Fairness as the Foundational Principle

The four pillars discussed in this series – right products, right data, right algorithms, and right governance – represent a singular, unwavering commitment: that every candidate deserves an evaluation of equal quality, adhering to the same high standard, and meeting the same rigorous bar. This commitment extends to all candidates, not just those who apply early in a recruitment cycle or those belonging to the largest demographic groups. Every single candidate is included.

AI fairness is not a static achievement; it is a dynamic process that requires continuous maintenance and adaptation. The regulatory landscape is in constant flux, research in AI ethics is rapidly evolving, and the data distributions that AI models encounter in the real world are perpetually changing. An approach to responsible AI that does not evolve in tandem with these shifts will inevitably lead to systems that become progressively less fair over time, even in the absence of any intentional design changes.

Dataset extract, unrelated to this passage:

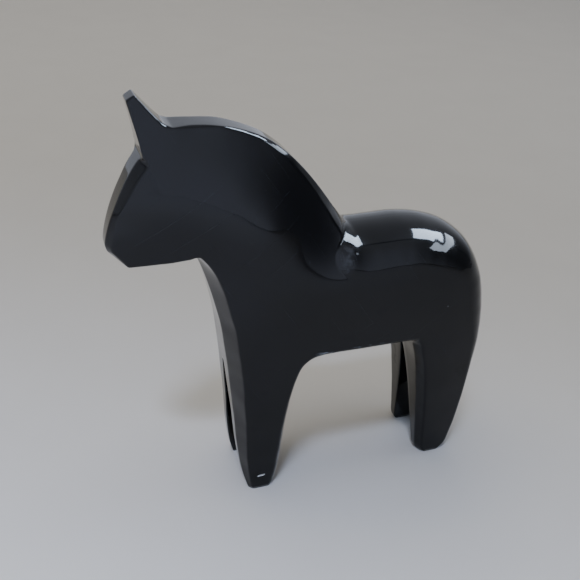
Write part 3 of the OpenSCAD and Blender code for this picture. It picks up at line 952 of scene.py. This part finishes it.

For HR leaders and talent acquisition professionals tasked with evaluating AI tools, this comprehensive framework offers a guide to the critical questions they should be asking. The focus should extend beyond "What did you do before launch?" to "What processes are in place after launch?" The inquiry should move from "Does your model demonstrate equal accuracy?" to "Do the real-world outcomes appear equitable?" And beyond "Have you been audited?" to "How frequently, by whom, and with what specific methodology?"

The answers to these probing questions are what differentiate AI systems built with genuine accountability from those that merely treat fairness as a superficial checkbox. The ultimate goal is not fairness as an add-on feature, but fairness as the unshakeable foundation upon which all AI systems are built and operated.